We should probably start with the fact it likes to upgrade slightly risqué idioms to extremely sweary ones. We can’t actually reprint how it translated my co-tester’s opener – it was that bad – but at least gave us a bit of a laugh.
In fact, it doesn’t like idioms or colloquialisms at all, and will tend to give a literal and consequently nonsensical translation. This has been a long-term problem for consumer text translation software, but you would have hoped that Microsoft would have taken the time to iron this out. Idioms tend to have a set translation, so this should have been one of the easiest things to program into the software.
Similarly, Skype Translator is unable to keep up with a conversation where the user is either typing in disjointed sentences or refers to something in the preceding sentence or message with “it” – as is normal in IM conversations. This causes particular problems with gendered languages, like French and Spanish, as feminine nouns (la chaise, la comunidad) will be referred to with a masculine pronoun in the second sentence if you use “it”.
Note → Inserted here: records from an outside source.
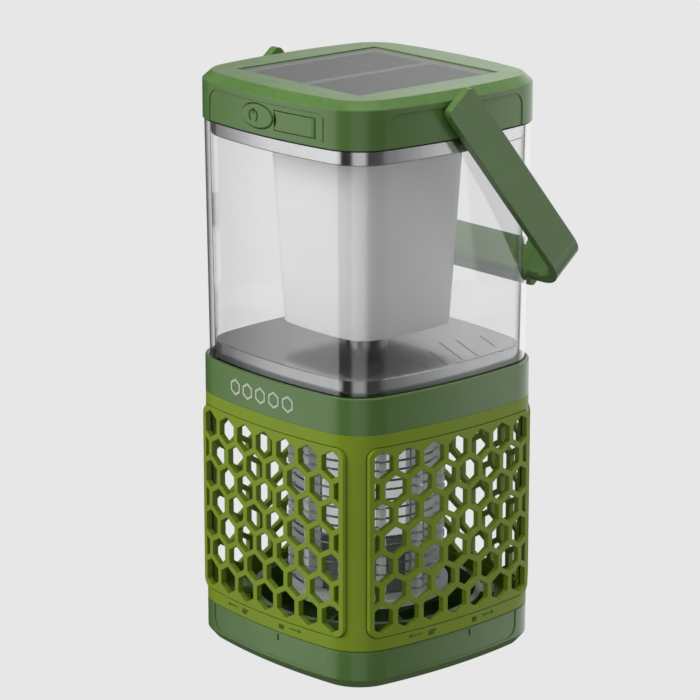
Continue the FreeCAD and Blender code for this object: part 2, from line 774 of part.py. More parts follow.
def cage_top_disc():
    body = new_body("cage_top_disc")
    low = S["cage_high"]
    high = low + S["cage_disc"]
    top = S["deck_top"] - S["deck"]
    cylinder_pad(body, 0, 0, S["cage_round"] + S["cage_rim"], low, high)
    pillars = level(body, high)
    four_circles(pillars, S["pillar_at"], S["pillar"])
    pad(body, pillars, top - high)
    hole_low = low + S["cage_disc"] / 2
    holes = level(body, hole_low)
    four_circles(holes, S["pillar_at"], S["cage_pilot"])
    pocket(body, holes, top - hole_low, Reversed=True)
    cylinder_cut(body, 0, 0, S["wire_bore"], low, high)
    return body


def grid(label, radius, start, count, bus_round, bus_angle):
    """Rings of one polarity, joined by two upright bus wires."""
    pieces = []
    for i in range(count):
        ring = document.addObject("Part::Torus", f"{label}_ring")
        bind(ring, "Radius1", radius)
        bind(ring, "Radius2", S["wire"])
        bind(ring, "Placement.Base.z", S["grid_first"] + S["grid_pitch"] * (start + 2 * i))
        pieces.append(ring)
    for angle in (bus_angle, bus_angle + 180):
        bus = document.addObject("Part::Cylinder", f"{label}_bus")
        bind(bus, "Radius", S["wire"])
        bind(bus, "Height", S["grid_pitch"] * 2 * (count - 1) + 2)
        turn = math.radians(angle)
        bind(bus, "Placement.Base.x", bus_round * math.cos(turn))
        bind(bus, "Placement.Base.y", bus_round * math.sin(turn))
        bind(bus, "Placement.Base.z", S["grid_first"] + S["grid_pitch"] * start - 1)
        pieces.append(bus)
    whole = document.addObject("Part::MultiFuse", label)
    whole.Shapes = pieces
    whole.Label = label
    return whole


def grid_live():
    bus_round = S["live_round"] + S["wire"] * 1.6
    return grid("grid_live", S["live_round"], 0, 10, bus_round, -8)


def grid_return():
    bus_round = S["return_round"] - S["wire"] * 1.6
    return grid("grid_return", S["return_round"], 1, 9, bus_round, 100)


def uv_lamp_cover():
    body = new_body("uv_lamp_cover")
    cylinder_pad(body, 0, 0, S["lamp_round"], S["lamp_low"], S["cage_high"])
    wall = S["case_wall"]
    cylinder_cut(body, 0, 0, S["lamp_round"] - wall, S["lamp_low"] + wall, S["cage_high"])
    return body


def uv_lamp_board():
    """A round board under the cage's top with a ring of lamp chips on it."""
    body = new_body("uv_lamp_board")
    top = S["cage_high"]
    low = top - S["board"]
    chip_tall = 1.4
    cylinder_pad(body, 0, 0, S["lamp_round"] - S["case_wall"] - S["play"], low, top)
    cylinder_cut(body, 0, 0, S["wire_bore"], low, top)
    chip = level(body, low - chip_tall)
    add_rectangle(chip, 12.2, -1.8, 15.8, 1.8)
    around(body, pad(body, chip, sized(chip_tall)), 8)
    return body


def hv_case():
    body = new_body("hv_case")
    low = S["cage_low"] + S["cage_disc"]
    wall = S["case_wall"]
    cylinder_pad(body, 0, 0, S["lamp_round"] + wall / 3, low, S["lamp_low"])
    cylinder_cut(body, 0, 0, S["lamp_round"] - wall, low + wall, S["lamp_low"])
    return body


def hv_board():
    """Voltage multiplier board with its transformer and two capacitors."""
    body = new_body("hv_board")
    low = S["cage_low"] + S["cage_disc"] + S["case_wall"]
    face = low + S["board"]
    cylinder_pad(body, 0, 0, 19, low, face)
    box_pad(body, -9, 3, -7, 7, face, face + 11)
    for y in (-6, 6):
        cylinder_pad(body, 9, y, 4, face, face + 9)
    return body


def screws(label, places, head, head_low, head_high, shank, shank_low, shank_high):
    """A group of upright screws, each a head and a shank."""
    pieces = []
    for x, y in places:
        parts = []
        for radius, low, high in ((head, head_low, head_high), (shank, shank_low, shank_high)):
            part = document.addObject("Part::Cylinder", f"{label}_part")
            bind(part, "Radius", radius)
            bind(part, "Height", high - low)
            bind(part, "Placement.Base.x", x)
            bind(part, "Placement.Base.y", y)
            bind(part, "Placement.Base.z", low)
            parts.append(part)
        screw = document.addObject("Part::MultiFuse", f"{label}_screw")
        screw.Shapes = parts
        pieces.append(screw)
    return compound(label, pieces)


def square_places(reach):
    return [(x, y) for x in (reach, -reach) for y in (reach, -reach)]


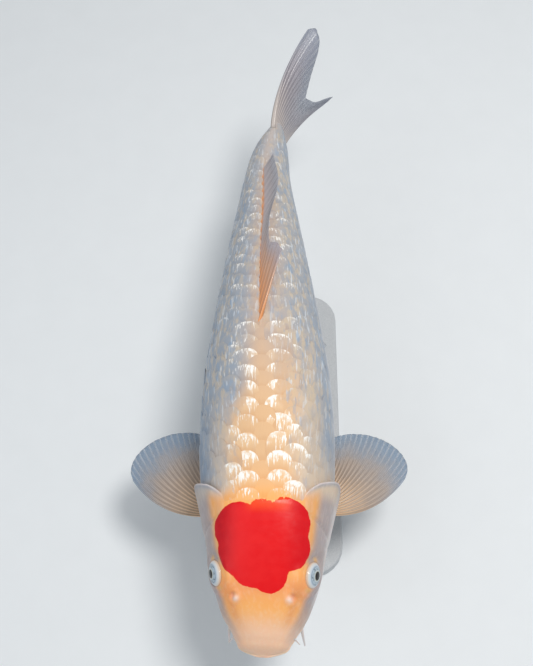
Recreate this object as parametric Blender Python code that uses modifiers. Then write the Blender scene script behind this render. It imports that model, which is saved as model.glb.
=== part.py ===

While this might not seem like a big deal to us, you would have hoped that such supposedly advanced software would be able to analyse the preceding message and determine if “it” is masculine or feminine to prevent simple grammatical mistakes such as this. We would assume the same problem would also affect animate/inanimate languages like Basque, although we haven’t been able to test this hypothesis.
In short, the while the IM function is quicker, in that you don’t have to flick between two pieces of software, it’s no more accurate than using Google Translate or similar services, which is disappointing for a flagship translator.
Skype Translator: Voice
Simultaneous voice translation is Skype’s main selling point, but it’s still very rickety.
One of the most frustrating elements is the stiltedness of the conversation. One person speaks, both wait for the translation to come through, then the other person replies. While the delay may only be around ten seconds at a time, it makes for an unnatural experience and over the course of a whole conversation means a lot of time is spent, effectively, in silence.
At the time of testing, the only spoken languages available were English and Spanish, although Mandarin and Italian have since been added. This wasn’t ideal as, while my initial co-tester and I both speak Spanish, neither is a native speaker, which isn’t ideal when trying to test the accuracy of translation software.
Once again, the fact that you have to choose your partner’s language rather than your own also led to confusion, as my co-tester didn’t realise he needed to change my spoken language. Consequently, our first attempt at voice translation went horribly, horribly wrong.
Once we changed the settings so I it knew I was speaking Spanish, things actually got worse. Despite being in the same building, we were unable to establish a connection between the two accounts. We tried multiple times, but either one side wouldn’t recognise there was a call incoming, or if it did and we hit answer, the other side wouldn’t recognise that the call had been answered.
However, I was able to establish successful calls with two other co-testers, with varying results.
My attempt to talk with someone who has a fairly strong East London accent started off ok, and we were able to exchange pleasantries initially. However, as soon as we tried to get down to the main topic of conversation – vacuum cleaners – we hit a roadblock, as the software was unable to understand what was being said in English.
My second call with someone speaking English with a Received Pronunciation (RP) accent went much better from the English side, but faltered on the Spanish. This is, once again, likely a regional accent problem. I’ve been informed anecdotally that Skype Translator works much better if the Spanish-speaker is from Latin America, rather than Spain, and prefers West Coast American accents even to British RP.
It’s worth noting that my testing conditions weren’t ideal. I was in an environment that had a bit of an echo and intermittent background noise. However, my co-testers were all in quiet areas using headsets and there were still significant errors.
Skype Translator: verdict
Even accepting the caveat that this is a preview program, a lot of work still needs to be done before the voice translation is fit for purpose and, I fear, the stilted nature of conversations will probably never be resolved.
The fact that it’s currently limited to Windows 8.1, and doesn’t include support languages that don’t use the Roman alphabet, such as Russian, Greek and Bengali, also means the amount of input the software will receive and “learn” from is limited from the get go.
We also feel Microsoft cheated a bit showing off German voice translation at the live demo of Skype Translator only to find it’s not an option in the actual preview.
In short, Skype Translator as it stands falls a long short of being useful in its proposed business context. It’s definitely not something that’s going to put professional interpreters out of work anytime soon.